_Source data_
--------------------------------
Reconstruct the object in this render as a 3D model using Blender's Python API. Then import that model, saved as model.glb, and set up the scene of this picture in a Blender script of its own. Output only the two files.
--------------------------------
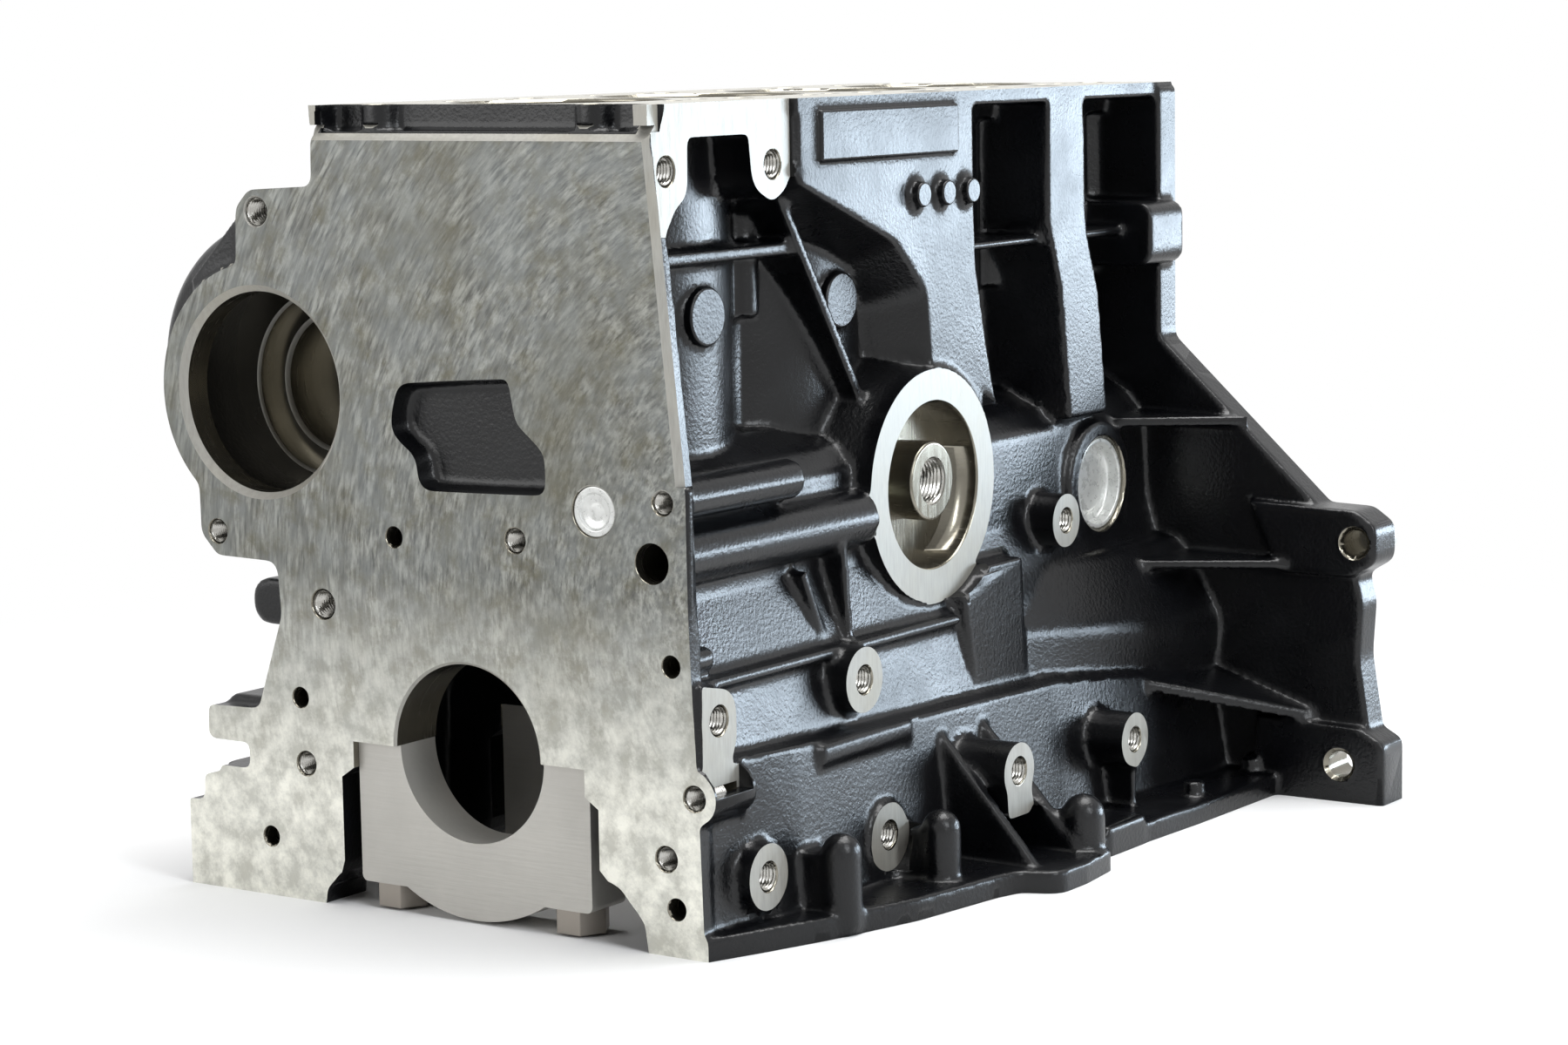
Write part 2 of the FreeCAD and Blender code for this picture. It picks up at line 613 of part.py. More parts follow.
--------------------------------
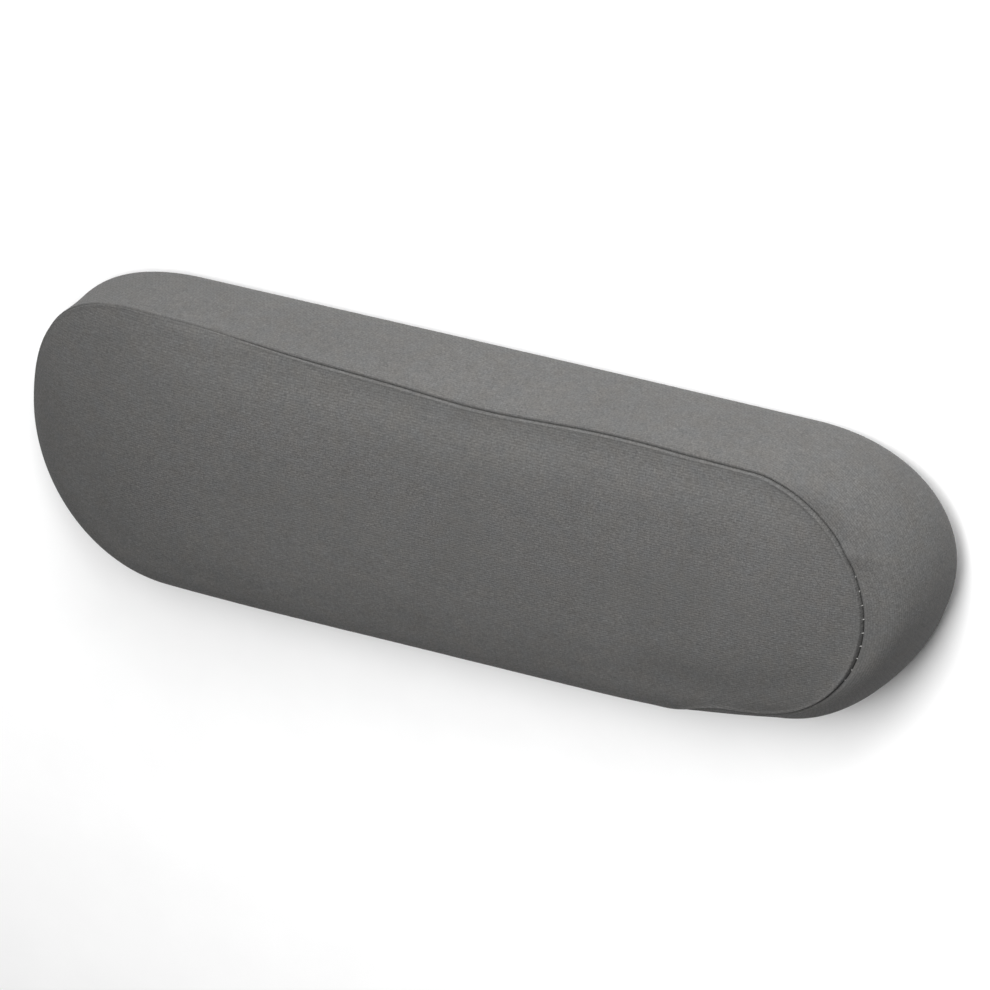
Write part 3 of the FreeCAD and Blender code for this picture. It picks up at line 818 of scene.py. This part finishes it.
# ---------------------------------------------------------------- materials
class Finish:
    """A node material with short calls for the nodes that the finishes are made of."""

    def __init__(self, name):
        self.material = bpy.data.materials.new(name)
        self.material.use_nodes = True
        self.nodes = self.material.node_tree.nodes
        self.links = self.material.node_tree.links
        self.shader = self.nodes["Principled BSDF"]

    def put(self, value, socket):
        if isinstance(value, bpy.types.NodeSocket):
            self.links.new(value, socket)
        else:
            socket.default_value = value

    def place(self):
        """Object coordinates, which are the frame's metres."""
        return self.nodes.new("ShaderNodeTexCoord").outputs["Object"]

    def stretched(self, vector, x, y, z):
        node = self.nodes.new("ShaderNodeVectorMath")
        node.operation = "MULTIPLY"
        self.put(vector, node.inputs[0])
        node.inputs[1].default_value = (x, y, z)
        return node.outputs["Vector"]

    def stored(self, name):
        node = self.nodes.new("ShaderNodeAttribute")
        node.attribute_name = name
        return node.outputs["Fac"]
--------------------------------
_What to work on_
Start at the line with "Write part 3" and stop after the line with "node material with". Repeat exactly the lines in that range.

_Task response_
Write part 3 of the FreeCAD and Blender code for this picture. It picks up at line 818 of scene.py. This part finishes it.
# ---------------------------------------------------------------- materials
class Finish:
    """A node material with short calls for the nodes that the finishes are made of."""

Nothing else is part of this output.